Exactly the lines from the one containing "export(coil_spring(PAWL_X, PAWL_Z, PAWL_PIN_RADIUS" through the one containing "points = [vertex.co" must be returned; include both ends and nothing else.

==================================================

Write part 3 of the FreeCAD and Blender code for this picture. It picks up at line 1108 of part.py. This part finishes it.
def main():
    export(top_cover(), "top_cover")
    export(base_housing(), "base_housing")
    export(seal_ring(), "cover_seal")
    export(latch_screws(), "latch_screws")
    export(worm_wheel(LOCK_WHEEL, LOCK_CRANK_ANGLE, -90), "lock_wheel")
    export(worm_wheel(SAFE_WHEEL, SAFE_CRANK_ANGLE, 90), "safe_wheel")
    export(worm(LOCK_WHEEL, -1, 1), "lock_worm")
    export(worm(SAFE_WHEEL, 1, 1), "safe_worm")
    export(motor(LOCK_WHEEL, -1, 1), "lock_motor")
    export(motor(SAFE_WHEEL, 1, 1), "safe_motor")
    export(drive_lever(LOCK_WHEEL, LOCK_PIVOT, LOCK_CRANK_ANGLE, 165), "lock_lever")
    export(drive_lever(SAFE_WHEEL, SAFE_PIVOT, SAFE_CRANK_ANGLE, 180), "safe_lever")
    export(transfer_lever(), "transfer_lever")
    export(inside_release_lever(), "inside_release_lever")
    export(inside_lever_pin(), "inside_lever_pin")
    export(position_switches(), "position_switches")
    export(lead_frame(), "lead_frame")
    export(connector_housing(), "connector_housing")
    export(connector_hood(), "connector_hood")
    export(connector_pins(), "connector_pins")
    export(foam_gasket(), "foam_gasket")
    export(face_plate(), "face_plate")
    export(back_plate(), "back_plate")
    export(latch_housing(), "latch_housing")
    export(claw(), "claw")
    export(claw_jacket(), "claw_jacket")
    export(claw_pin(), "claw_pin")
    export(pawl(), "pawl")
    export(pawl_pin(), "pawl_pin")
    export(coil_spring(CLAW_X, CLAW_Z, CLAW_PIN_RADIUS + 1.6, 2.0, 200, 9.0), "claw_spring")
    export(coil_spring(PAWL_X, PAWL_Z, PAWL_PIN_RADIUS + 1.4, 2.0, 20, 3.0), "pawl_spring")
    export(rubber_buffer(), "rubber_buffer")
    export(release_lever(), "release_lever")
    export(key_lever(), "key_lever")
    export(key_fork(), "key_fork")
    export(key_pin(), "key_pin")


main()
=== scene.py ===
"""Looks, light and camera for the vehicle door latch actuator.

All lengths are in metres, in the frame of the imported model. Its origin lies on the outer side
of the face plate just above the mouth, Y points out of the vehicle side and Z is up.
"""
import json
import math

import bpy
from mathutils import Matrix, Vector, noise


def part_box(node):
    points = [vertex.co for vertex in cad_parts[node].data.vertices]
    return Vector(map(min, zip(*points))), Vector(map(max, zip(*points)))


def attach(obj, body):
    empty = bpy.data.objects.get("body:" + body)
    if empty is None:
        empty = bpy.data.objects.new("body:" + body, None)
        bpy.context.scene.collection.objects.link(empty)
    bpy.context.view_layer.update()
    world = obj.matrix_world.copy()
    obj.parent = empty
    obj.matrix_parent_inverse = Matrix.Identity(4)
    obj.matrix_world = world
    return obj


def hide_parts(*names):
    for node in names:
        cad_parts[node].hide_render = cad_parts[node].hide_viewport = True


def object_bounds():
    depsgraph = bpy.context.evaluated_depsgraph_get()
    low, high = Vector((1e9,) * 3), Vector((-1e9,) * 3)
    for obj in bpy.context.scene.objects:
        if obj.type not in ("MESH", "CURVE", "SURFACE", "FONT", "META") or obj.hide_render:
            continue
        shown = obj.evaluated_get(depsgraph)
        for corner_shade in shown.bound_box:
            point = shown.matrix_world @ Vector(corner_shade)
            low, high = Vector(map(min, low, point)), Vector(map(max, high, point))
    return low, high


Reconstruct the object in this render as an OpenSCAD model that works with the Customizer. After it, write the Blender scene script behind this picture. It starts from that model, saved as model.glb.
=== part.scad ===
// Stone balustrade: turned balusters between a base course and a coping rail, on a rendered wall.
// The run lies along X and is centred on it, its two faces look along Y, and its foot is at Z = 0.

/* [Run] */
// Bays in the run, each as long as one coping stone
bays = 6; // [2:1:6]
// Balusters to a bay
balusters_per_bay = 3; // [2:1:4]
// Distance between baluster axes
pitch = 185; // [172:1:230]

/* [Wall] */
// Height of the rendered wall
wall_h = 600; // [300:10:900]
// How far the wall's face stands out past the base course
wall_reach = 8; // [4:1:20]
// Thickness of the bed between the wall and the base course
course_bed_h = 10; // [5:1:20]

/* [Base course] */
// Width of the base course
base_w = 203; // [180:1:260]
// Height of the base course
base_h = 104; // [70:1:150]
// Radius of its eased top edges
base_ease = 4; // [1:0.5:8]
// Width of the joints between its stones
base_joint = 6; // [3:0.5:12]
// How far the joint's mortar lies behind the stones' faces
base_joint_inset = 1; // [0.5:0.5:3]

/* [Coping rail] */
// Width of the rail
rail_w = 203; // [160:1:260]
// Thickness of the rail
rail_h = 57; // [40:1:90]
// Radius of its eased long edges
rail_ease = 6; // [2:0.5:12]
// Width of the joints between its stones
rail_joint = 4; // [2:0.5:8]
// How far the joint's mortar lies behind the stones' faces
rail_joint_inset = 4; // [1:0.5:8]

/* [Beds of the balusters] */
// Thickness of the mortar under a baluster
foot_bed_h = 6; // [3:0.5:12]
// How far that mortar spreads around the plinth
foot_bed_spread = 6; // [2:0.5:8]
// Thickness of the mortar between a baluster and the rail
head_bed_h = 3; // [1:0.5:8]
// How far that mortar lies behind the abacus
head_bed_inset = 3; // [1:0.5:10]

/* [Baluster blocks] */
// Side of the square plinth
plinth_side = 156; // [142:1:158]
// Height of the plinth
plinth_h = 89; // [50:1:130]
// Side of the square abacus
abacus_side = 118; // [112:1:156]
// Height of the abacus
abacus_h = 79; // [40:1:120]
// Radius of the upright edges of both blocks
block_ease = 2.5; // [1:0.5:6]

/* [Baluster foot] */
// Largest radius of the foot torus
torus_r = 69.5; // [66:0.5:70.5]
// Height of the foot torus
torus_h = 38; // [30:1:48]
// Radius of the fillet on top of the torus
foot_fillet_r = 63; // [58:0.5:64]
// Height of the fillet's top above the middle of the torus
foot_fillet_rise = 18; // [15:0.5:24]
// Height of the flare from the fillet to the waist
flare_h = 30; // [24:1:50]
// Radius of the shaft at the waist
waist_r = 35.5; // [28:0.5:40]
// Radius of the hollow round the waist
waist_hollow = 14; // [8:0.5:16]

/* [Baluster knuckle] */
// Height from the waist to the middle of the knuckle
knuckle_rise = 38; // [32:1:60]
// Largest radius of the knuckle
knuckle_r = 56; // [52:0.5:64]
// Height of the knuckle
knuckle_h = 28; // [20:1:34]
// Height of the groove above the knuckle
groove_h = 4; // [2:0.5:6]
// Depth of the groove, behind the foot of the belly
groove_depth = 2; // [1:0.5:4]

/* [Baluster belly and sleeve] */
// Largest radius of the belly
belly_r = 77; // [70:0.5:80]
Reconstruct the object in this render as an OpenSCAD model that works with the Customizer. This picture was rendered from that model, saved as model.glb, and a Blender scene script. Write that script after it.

==================================================

Response.
    export(coil_spring(PAWL_X, PAWL_Z, PAWL_PIN_RADIUS + 1.4, 2.0, 20, 3.0), "pawl_spring")
    export(rubber_buffer(), "rubber_buffer")
    export(release_lever(), "release_lever")
    export(key_lever(), "key_lever")
    export(key_fork(), "key_fork")
    export(key_pin(), "key_pin")


main()
=== scene.py ===
"""Looks, light and camera for the vehicle door latch actuator.

All lengths are in metres, in the frame of the imported model. Its origin lies on the outer side
of the face plate just above the mouth, Y points out of the vehicle side and Z is up.
"""
import json
import math

import bpy
from mathutils import Matrix, Vector, noise


def part_box(node):
    points = [vertex.co for vertex in cad_parts[node].data.vertices]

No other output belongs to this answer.